GIG ECONOMY
A economia digital e os sistemas previdenciários de seguridade social não estão conectados entre si.
Estamos dentro da onda de uberização do mercado de trabalho. Para os que têm uma visão crítica, é a precarização do emprego, esfarelando-se as garantias trabalhistas e fragilizando a rede de proteção econômica justamente das categorias menos privilegiadas.
Para outros, se não é exercício de liberdade do empreendedorismo digital, dando eficiência a mercados e reduzindo preços, trata-se de um movimento inevitável que ao menos traz um pouco de fôlego para economias estagnadas.
Estamos dentro da onda – ela nos carrega.
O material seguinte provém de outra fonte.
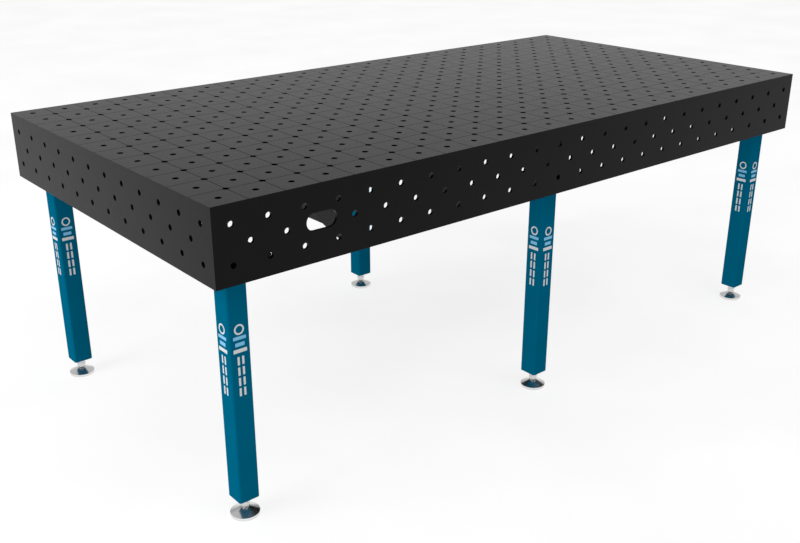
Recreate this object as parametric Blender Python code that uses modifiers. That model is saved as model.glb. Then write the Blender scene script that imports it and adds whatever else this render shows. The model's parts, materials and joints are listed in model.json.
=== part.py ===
"""Welding table: a perforated steel top and sides on ribs, six bolted tube legs and six levelling feet.

Metres. +X runs along the table, +Y from its front to its back, +Z up. The origin is on the floor under its
middle.
"""

import math

import bmesh
import bpy
from mathutils import Euler, Matrix

# Table top and its side panels
LENGTH = 2.400
WIDTH = 1.200
HEIGHT = 0.883
SIDE_HEIGHT = 0.200
SHEET = 0.008
GAP = 0.0003  # between pieces that touch

# Fixture holes: two square grids, the second in the middle of the first one's cells
HOLE_RADIUS = 0.008
HOLE_PITCH = 0.100
HOLE_SIDES = 4
HOLE_COLUMNS = 24
HOLE_ROWS = 12
SIDE_ROW_PITCH = 0.050
SIDE_ROWS = 3

# Hand slot in the front panel, in place of one hole of its middle row
SLOT_X = -0.900
SLOT_DROP = 0.095  # below the work surface, to its centre
SLOT_LENGTH = 0.090
SLOT_HEIGHT = 0.045
SLOT_END_SIDES = 6

# Ribs
CROSS_RIB_X = (-0.825, -0.425, 0.025, 0.375, 0.825)
LONG_RIB_Y = (-0.175, 0.175)
RIB_DROP = 0.146  # from the work surface to a rib's lower edge
HAUNCHED_RIBS = (1, 2)  # numbered from the left
HAUNCH_DROP = 0.175
HAUNCH_LENGTH = 0.092
MIDDLE_RIB = 3
MIDDLE_RIB_SETBACK = 0.0225  # of its ends from the side panels, over the middle legs' brackets

# Legs
TUBE = 0.060
TUBE_WALL = 0.004
TUBE_CORNER = 0.007
CORNER_SIDES = 3
LEG_BASE = 0.055  # height of a tube's lower end
PLATE = 0.150  # side of a leg's square seat, its flange and its bracket
BRACKET_DROP = 0.148  # from the work surface to a bracket's upper edges
LEG_X = LENGTH / 2 - SHEET - PLATE / 2
LEG_Y = WIDTH / 2 - SHEET - PLATE / 2
FRONT_MIDDLE_X = -0.019
BACK_MIDDLE_X = 0.070
LEGS = {
    "front_left": (-LEG_X, -LEG_Y),
    "front_middle": (FRONT_MIDDLE_X, -LEG_Y),
    "front_right": (LEG_X, -LEG_Y),
    "back_left": (-LEG_X, LEG_Y),
    "back_middle": (BACK_MIDDLE_X, LEG_Y),
    "back_right": (LEG_X, LEG_Y),
}
FLANGE_BASE = 0.692
FLANGE_CORNER = 0.004
BOLT_PITCH = 0.110
BOLT_CLEARANCE_RADIUS = 0.0065
BOLT_THREAD_RADIUS = 0.0060
BOLT_HOLE_SIDES = 6
DRILL_LENGTH = 3 * SHEET

# Levelling feet, with heights above the floor
INSERT_HEIGHT = 0.030
INSERT_CHAMFER = 0.004
THREAD_RADIUS = 0.008
THREAD_CLEARANCE = 0.0003
THREAD_SIDES = 12
HEX_ACROSS_FLATS = 0.024
HEX_BASE = 0.0280
HEX_HEIGHT = 0.0130
SPINDLE_TOP = 0.135
SPINDLE_SHOULDER = 0.0225
COLLAR_RADIUS = 0.0050
COLLAR_BASE = 0.0197
JOURNAL_RADIUS = 0.0035
JOURNAL_BASE = 0.0098
BALL_HEIGHT = 0.0145
BALL_RADIUS = 0.0065
BALL_HALF_LENGTH = 0.0049
BALL_ARC_POINTS = 5
BORE_RADIUS = 0.0038
SOCKET_RADIUS = 0.0068
SOCKET_LIP_RADIUS = 0.0059
SOCKET_ARC_POINTS = 4
DISC_RADIUS = 0.0395
DISC_EDGE = 0.001
DISC_RIM = 0.0090
DISC_HEIGHT = 0.0220
DISC_CROWN_RADIUS = 0.0115
DISC_MOUTH_RADIUS = 0.0096
DISC_SIDES = 16

# How a flat outline's own X, Y and thickness lie in the table
LYING = (0.0, 0.0, 0.0)
FACING_FRONT = (math.pi / 2, 0.0, 0.0)  # X, Z, thickness along Y
FACING_END = (math.pi / 2, 0.0, math.pi / 2)  # Y, Z, thickness along X

MERGE = 0.00001
SMOOTH_ANGLE = math.radians(35)


def clear_scene():
    for old in list(bpy.data.objects):
        bpy.data.objects.remove(old)


def new_collection(name):
    made = bpy.data.collections.new(name)
    bpy.context.scene.collection.children.link(made)
    return made


def plain_material(name, colour, roughness, metallic):
    made = bpy.data.materials.new(name)
    made.use_nodes = True
    shader = made.node_tree.nodes["Principled BSDF"]
    shader.inputs["Base Color"].default_value = (*colour, 1.0)
    shader.inputs["Roughness"].default_value = roughness
    shader.inputs["Metallic"].default_value = metallic
    return made


# Outlines: lists of (x, y) points, counter-clockwise


def centred(count, pitch):
    """Positions at an even pitch, centred on 0."""
    return [pitch * (i - (count - 1) / 2) for i in range(count)]


def polygon(x, y, radius, sides):
    """A regular polygon with the area of a circle, with flats facing the axes when it has four sides."""
    turn = 2 * math.pi / sides
    corner = radius * math.sqrt(turn / math.sin(turn))
    angles = [turn * (i + 0.5) for i in range(sides)]
    return [(x + corner * math.cos(a), y + corner * math.sin(a)) for a in angles]


def arc(x, y, radius, start, sweep, sides):
    angles = [start + sweep * i / sides for i in range(sides + 1)]
    return [(x + radius * math.cos(a), y + radius * math.sin(a)) for a in angles]


def rectangle(low_x, low_y, high_x, high_y):
    return [(low_x, low_y), (high_x, low_y), (high_x, high_y), (low_x, high_y)]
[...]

A Justiça do Trabalho brasileira ainda não vive um processo de reconhecimento em massa de relação de emprego entre motoristas e entregadores e as respectivas plataformas de transporte e alimentação.
Há notícias pontuais nesse sentido, vindas da Europa. Mas como já ouvi de um magistrado, há efetivo trabalho subordinado, ainda que a subordinação seja disfarçada pelo uso de ferramentas tecnológicas.
Estamos dentro da onda – ela nos carrega mesmo se fizermos força contrária. Um novo modelo de contrato de trabalho que “ligue e desligue” ainda não está devidamente criado na legislação brasileira. Uma alteração da CLT de 2017 criou a figura do contrato de trabalho intermitente, com garantia de salário mínimo por valor-horário, mas não se adequa à gig economy, uma vez que pressupõe a convocação pelo empregador para a prestação de serviços com, pelo menos, três dias corridos de antecedência – esta não é a lógica operacional deste novo mercado de trabalho.
Estamos dentro da onda – ela carrega os menores peixes. Estudo do Banco Mundial, The Long Shadow of Informality: Challenges and Policies (https://www.worldbank.org/en/research/publication/informal-economy), revela que o mercado informal chega a responder por 70% do emprego total em economias em desenvolvimento, não atendidos pelos sistemas de proteção social.
Estamos dentro da onda – as ondas desgastam a costa. Esses 3 dias de antecedência do contrato intermitente são inexequíveis. E nem sempre é o empregador que convoca, o motorista/entregador trabalham “quando querem”.
Como não temos um modelo contratual aderente à dinâmica da relação de trabalho, jogamos toda a operação na informalidade, sob o ponto de vista ortodoxo do direito do trabalho, ou a ignoramos no âmbito da seguridade social e previdência.
Na prestação de serviço autônoma, as contribuições previdenciárias e os benefícios previdenciários de auxílio-doença e acidente de trabalho perdem cogência, aderência e efetividade. Sem falar no tempo de serviço para fins de aposentadoria.
Estamos dentro da onda – a baía de águas calmas levou tempo para ser desenhada pela força da rebentação. Não temos o tempo da geomorfologia. Precisamos criar urgentemente uma lógica contributiva que seja compatível e se encaixe natural e automaticamente aos fluxos remuneratórios da gig economy.